Ekip o kadar heyecanlı ve gergin ki, hazırlık aşamasında Ertuğrul ve yardımcı rehberlerden başka coşan ve yüzü gülen olmadığını söyleyebilirim:) Ahçımız Atilla da içi tıkabasa dolu kumanyalarımızı dağıtıp, en can alıcı motivasyon sözünü söyledi: "Döndüğünüzde zirve pastanız hazır olacak, bu pastamın şöhreti dünyaya yayılmıştır, kutlamaya az kaldı..."
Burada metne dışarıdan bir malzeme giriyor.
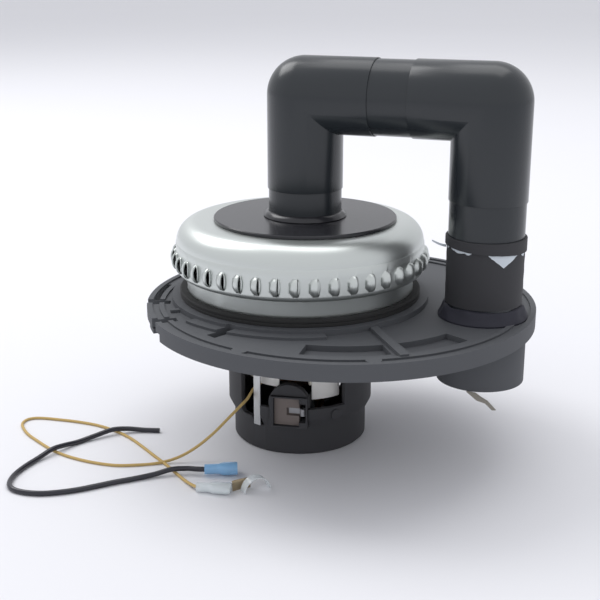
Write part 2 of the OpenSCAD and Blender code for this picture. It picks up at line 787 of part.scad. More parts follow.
// Coupling glued under the plate: the pipe above the stop, a free mouth below it
module port_socket() color("#3a3d3f")
    translate([port_x, 0, 0])
        difference() {
            translate([0, 0, port_bottom]) cylinder(r = port_r, h = deck_z - port_bottom);
            translate([0, 0, port_bottom - 1]) cylinder(r = mouth_r, h = mouth_l + 1);
            translate([0, 0, port_bottom - 1]) cylinder(r = bore_r, h = deck_z);
            translate([0, 0, port_leg_z]) cylinder(r = socket_r, h = deck_z);
            // lead-in chamfer at the mouth
            translate([0, 0, port_bottom - eps])
                cylinder(r1 = mouth_r + 1, r2 = mouth_r - eps, h = 1);
        }

module black_tape() color("#202225")
    // its last turn laps over the film's upper edge
    translate([port_x, 0, 0])
        rotate_extrude()
            polygon([
                [socket_r, tape_z], [tape_r, tape_z], [tape_r, film_z + film_h + seat_gap],
                [lap_r - tape_t, film_z + film_h + seat_gap], [lap_r - tape_t, film_z + 0.4],
                [lap_r, film_z + 0.4], [lap_r, tape_z + tape_h], [socket_r, tape_z + tape_h]
            ]);

// Band of film torn along its lower edge: all below the band is cut away but the pointed tongues
module torn_film() color("#b9c2cc") {
    low_z = film_z - 2.2 * film_h;
    translate([port_x, 0, 0]) {
        // loose flap
        rotate([0, 0, -172])
            translate([film_r + film_t / 2, film_t / 2, film_z])
                rotate([90, 0, 0])
                    linear_extrude(height = film_t)
                        polygon([[-0.1, -1.6], [-0.1, 0.3], [0.12, 0.3], [0.3, -0.1], [1, -0.1],
                            [2.2, 1.6], [7.4, 2.4],
                            [8, 0.9], [5, 0.2], [2, -1.5]]);
        difference() {
            ring(film_r, film_r + film_t, low_z, film_z + film_h - low_z);
            difference() {
                ring(film_r - 1, film_r + film_t + 1, low_z - 1, film_z - low_z + 1);
                // angle, half width and length of each tongue, in band heights
                for (a = [[-52, 3.2, 2.1], [-122, 3.8, 0.6], [170, 1.2, 1.4], [-12, 1.3, 0.7]])
                    rotate([0, 0, a[0]])
                        translate([pipe_r / 2, 0, film_z])
                            rotate([90, 0, 90])
                                linear_extrude(height = pipe_r)
                                    polygon(film_h * [
                                        [-a[1], 0.4], [-0.7 * a[1], -0.3 * a[2]], [0.1 * a[1], -a[2]],
                                        [0.5 * a[1], -0.4 * a[2]], [a[1], 0.4]
                                    ]);
            }
        }
    }
}

module sealing_mastic() color("#1a1b22")
    translate([port_x, 0, deck_top])
        rotate_extrude()
            polygon([[socket_r, 0], [mastic_r, 0], [mastic_r - 0.15 * mastic_w, 0.27 * mastic_h],
                [pipe_r + 0.55 * mastic_w, 0.6 * mastic_h], [pipe_r + 0.3 * mastic_w, 0.95 * mastic_h],
                [socket_r, mastic_h]]);

module seal_strip() color("#55524a")
    translate([port_x - 2, strip_seal_t - port_r, port_bottom])
        rotate([0, 0, -14])
            rotate([90, 0, 0])
                linear_extrude(height = strip_seal_t)
                    polygon([[0, 0], [0, -0.5], [6, -4], [11, -4.6], [15, -7.5], [17, -7],
                        [12, -3], [8, -1.5], [5, 0]]);

// ---------- leads ----------

module gold_lead() color("#b4935a") cord(gold_route, gold_d);
module black_lead() color("#26262c") cord(black_route, black_d);

// Nylon sleeve of a crimp terminal: a round neck that spreads into a flat mouth
module terminal_sleeve(neck_r, mouth_w, mouth_h, neck_l, length) {
    rotate([0, 90, 0]) cylinder(r = neck_r, h = neck_l, $fn = 32);
    hull() {
        translate([neck_l, 0, 0]) rotate([0, 90, 0]) cylinder(r = neck_r, h = 0.1, $fn = 32);
        for (s = [-1, 1])
            translate([neck_l + 4, s * (mouth_w - mouth_h) / 2, 0])
                rotate([0, 90, 0]) cylinder(r = mouth_h / 2, h = length - neck_l - 4, $fn = 32);
    }
}

blue_at = [-26, -77.3, 3.6];
clear_at = [-22, -95.8, 2.6];

module blue_sleeve() color("#8fbfe8", 0.8)
    translate(blue_at) rotate([0, 0, 24]) terminal_sleeve(2.7, 8.5, 6.4, 6, 17.5);

module clear_sleeve() color("#dfe6ea", 0.6)
    translate(clear_at) rotate([0, 0, 14]) terminal_sleeve(2.5, 9, 5, 5, 18);

module brass_tab() color("#8b7a5e")
    translate([clear_at[0] + 18, clear_at[1] + 5.4, 0.1])
        rotate([0, 0, 50]) {
            cube([10.5, 0.8, 6.3]);
        }

clip_at = [0.6, -87, 0.1];

module clear_clip() color("#cfd0d4", 0.7)
    translate(clip_at)
        rotate([0, 0, 50])
            difference() {
                rotate([90, 0, 0]) translate([6, 0, -1]) cylinder(r = 8, h = 6, $fn = 40);
                rotate([90, 0, 0]) translate([6, 0, -2]) cylinder(r = 7, h = 8, $fn = 40);
                translate([-20, -20, -20]) cube([60, 60, 20]);
            }

motor_housing();
field_core();
field_coils();
coil_insulation();
field_screws();
brush_holders();
front_brush();
rear_brush();
front_brush_spring();
rear_brush_spring();
earth_strip();
lower_bearing_race();
upper_bearing_race();
fan_bracket();
shaft();
lower_bearing_hub();
upper_bearing_hub();
commutator();
commutator_hub();
armature_core();
armature_windings();
fan_spacer();
fan_back_plate();
fan_blades();
fan_front_plate();
fan_washer();
fan_nut();
mounting_plate();
rubber_ring();
fan_shell();
inlet_disc();
pipe_foot_bead();
inlet_leg();
inlet_elbow();
cross_pipe();
port_elbow();
port_leg();
port_socket();
black_tape();
torn_film();
sealing_mastic();
seal_strip();
gold_lead();
black_lead();
blue_sleeve();
clear_sleeve();
brass_tab();
clear_clip();
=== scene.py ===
"""Studio scene of a suction turbine.

A brushed motor drives a fan under a louvred metal shell. A rubber ring holds it in a round moulded
plate, and a U of square-cornered pipe runs from the fan's inlet to a port in the plate.
Every length is written in millimetres and turned to metres by MM.
"""

from __future__ import annotations

import json
import logging
import math
import random
from dataclasses import dataclass, field
from enum import Enum
from typing import Callable, Iterable, Sequence

import bmesh
import bpy
from mathutils import Matrix, Vector, noise
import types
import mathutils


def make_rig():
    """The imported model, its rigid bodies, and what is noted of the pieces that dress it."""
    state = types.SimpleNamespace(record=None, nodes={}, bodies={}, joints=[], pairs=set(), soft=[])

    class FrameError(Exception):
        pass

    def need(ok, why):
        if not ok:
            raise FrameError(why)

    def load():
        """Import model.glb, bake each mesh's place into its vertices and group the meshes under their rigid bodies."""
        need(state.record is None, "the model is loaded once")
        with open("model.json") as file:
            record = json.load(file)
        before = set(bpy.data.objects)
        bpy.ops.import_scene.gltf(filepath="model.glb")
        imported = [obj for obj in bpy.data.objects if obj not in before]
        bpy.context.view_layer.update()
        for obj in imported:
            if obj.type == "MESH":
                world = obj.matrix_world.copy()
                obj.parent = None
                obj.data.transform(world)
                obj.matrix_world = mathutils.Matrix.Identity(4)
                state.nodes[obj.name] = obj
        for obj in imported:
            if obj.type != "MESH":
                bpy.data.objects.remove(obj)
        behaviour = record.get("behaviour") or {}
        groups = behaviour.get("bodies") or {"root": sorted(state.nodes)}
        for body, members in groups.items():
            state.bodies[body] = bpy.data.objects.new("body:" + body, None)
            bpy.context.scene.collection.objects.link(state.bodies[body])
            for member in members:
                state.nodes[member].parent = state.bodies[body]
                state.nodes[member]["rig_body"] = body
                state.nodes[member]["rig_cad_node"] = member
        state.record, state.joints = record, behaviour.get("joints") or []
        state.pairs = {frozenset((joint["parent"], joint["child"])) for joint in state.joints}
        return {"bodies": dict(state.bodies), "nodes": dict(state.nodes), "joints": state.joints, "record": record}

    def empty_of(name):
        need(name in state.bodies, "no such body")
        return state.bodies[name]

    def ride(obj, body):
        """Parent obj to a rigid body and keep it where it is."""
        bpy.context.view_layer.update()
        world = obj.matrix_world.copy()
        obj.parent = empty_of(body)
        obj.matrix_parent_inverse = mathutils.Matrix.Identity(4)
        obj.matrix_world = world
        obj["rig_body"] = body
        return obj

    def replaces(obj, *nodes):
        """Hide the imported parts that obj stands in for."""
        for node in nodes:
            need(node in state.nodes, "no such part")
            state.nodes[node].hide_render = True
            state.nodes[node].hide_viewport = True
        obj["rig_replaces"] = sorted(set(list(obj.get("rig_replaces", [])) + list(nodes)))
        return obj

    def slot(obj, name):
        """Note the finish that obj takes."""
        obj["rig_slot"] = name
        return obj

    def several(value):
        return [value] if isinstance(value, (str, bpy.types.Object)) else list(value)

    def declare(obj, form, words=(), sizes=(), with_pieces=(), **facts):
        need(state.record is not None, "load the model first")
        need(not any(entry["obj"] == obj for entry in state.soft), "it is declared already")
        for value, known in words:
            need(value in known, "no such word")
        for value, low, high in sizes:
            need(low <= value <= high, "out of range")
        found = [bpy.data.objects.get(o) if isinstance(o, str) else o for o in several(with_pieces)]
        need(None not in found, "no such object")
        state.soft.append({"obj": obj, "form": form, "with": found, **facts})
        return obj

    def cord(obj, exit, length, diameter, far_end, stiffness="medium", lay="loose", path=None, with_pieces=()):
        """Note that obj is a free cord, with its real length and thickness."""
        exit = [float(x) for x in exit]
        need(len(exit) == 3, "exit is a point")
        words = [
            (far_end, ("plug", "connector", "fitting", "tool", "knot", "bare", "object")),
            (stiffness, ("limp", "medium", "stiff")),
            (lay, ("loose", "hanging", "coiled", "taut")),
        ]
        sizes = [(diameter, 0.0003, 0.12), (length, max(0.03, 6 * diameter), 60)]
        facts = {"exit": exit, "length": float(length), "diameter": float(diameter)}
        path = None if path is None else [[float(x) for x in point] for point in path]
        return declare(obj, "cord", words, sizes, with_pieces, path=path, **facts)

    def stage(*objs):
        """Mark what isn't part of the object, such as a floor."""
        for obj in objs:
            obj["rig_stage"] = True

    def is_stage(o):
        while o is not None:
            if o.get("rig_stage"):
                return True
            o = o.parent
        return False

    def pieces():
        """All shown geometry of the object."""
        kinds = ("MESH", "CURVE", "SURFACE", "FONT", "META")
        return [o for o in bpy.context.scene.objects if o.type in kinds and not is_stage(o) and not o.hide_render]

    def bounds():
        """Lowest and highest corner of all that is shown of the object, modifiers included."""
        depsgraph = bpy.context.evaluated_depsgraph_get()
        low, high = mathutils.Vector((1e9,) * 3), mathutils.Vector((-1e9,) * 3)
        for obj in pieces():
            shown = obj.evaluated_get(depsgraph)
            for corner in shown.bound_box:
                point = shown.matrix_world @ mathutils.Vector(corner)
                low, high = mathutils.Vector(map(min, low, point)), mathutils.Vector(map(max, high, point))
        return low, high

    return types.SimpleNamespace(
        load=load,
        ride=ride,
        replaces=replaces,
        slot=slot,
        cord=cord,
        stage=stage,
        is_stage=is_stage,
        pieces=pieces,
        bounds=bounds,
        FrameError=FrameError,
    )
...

Dağcılıkta zirve yürüyüşleri şafak sökmeden başlar. Bunun amacı, herhangi bir istenmeyen durumla karşılaşıldığında gerekli yardım faaliyetlerinin yapılabilmesi için gün ışığından azami faydalanılabilecek zamanı bırakmaktır.

Zirve Yolunda

Artık rotamız çok dik. Hava henüz ağarmadığı için kafa lambalarımız açık olarak, ağır tempoyla ilerliyoruz. Saatte 100 metre yükselip, her geçen saatte bir kısa mola veriyoruz. Tırmanışımızın başlamasından yaklaşık 3 saat sonra, Küçük Ağrı Dağı’nın hemen arkasından şafak sökerken, Liderimiz dağın en dik bölgesini geçtiğimizi söylüyor. Bu güzel habere rağmen devam ettiğimiz rotanın daha yumuşak olduğunu söylemek zor.

Az kaldı...

Dev kaya setlerini aşa aşa ilerlememize devam ediyoruz. Volkanik kayalar üzerinde azami dikkatle yürüyor, tırmanıyoruz. Tek bir dikkatsiz adım atmanın bedeli çok ağır olabilir. Ekip dizilişi gereği, Alev ile aramda biraz mesafe var. Her molada birbirimizi "iyi misin?" diye kontrol ediyoruz, aslında daha çok Alev beni kontrol ediyor. O duruma daha hakim ve rahat gibi, heyecanlı olan, her zamanki gibi, benim:) Saatler saatleri kovalıyor. Artık sonsuza kadar devam edeceğine inanmayı başladığım bu dev setlerden bir tanesini daha aşınca ansızın karşımızda eşsiz güzellikte bir buzul platosu beliriyor. Liderimiz platonun yukarı doğru kıvrıldığı tepenin zirve olduğunu ve şu an bulunduğumuz yerin 4900 metre olduğunu söylüyor. Şu anda zirve platosunda bulunuyoruz. Aşırı yorgun ama bunu umursamayacak kadar heyecanlı ve mutluyuz. Artık zirve ile aramızda sadece 165 metre var. Sert rüzgarlar esse de, güneş pırıl pırıl ışığıyla bize desteğini yolluyor adeta. Karşımdaki manzara beni büyülüyor.


Zirve Platosu

Bu noktada Liderimiz hava ve zemin şartlarını değerlendirip, buzulun kazma ve kramponla geçilebileceğini, sabit hat döşeyip emniyet almaya gerek olmadığını söylüyor. Aceleyle kramponlarımızı takıyoruz. Buzul geçişi tırmanışın en zor kısımlarından biri, çok dikkatli olunması gerekiyor. "Serak" denilen buzul çatlak ve yarıklarının yanlarından dikkatle geçiyoruz. Saat 8.30’da zirveye liderimizden sonra ayak basan ilk kişi oluyorum. Arkamdan tüm ekip arkadaşlarım birer birer zirveye ayak basıyor.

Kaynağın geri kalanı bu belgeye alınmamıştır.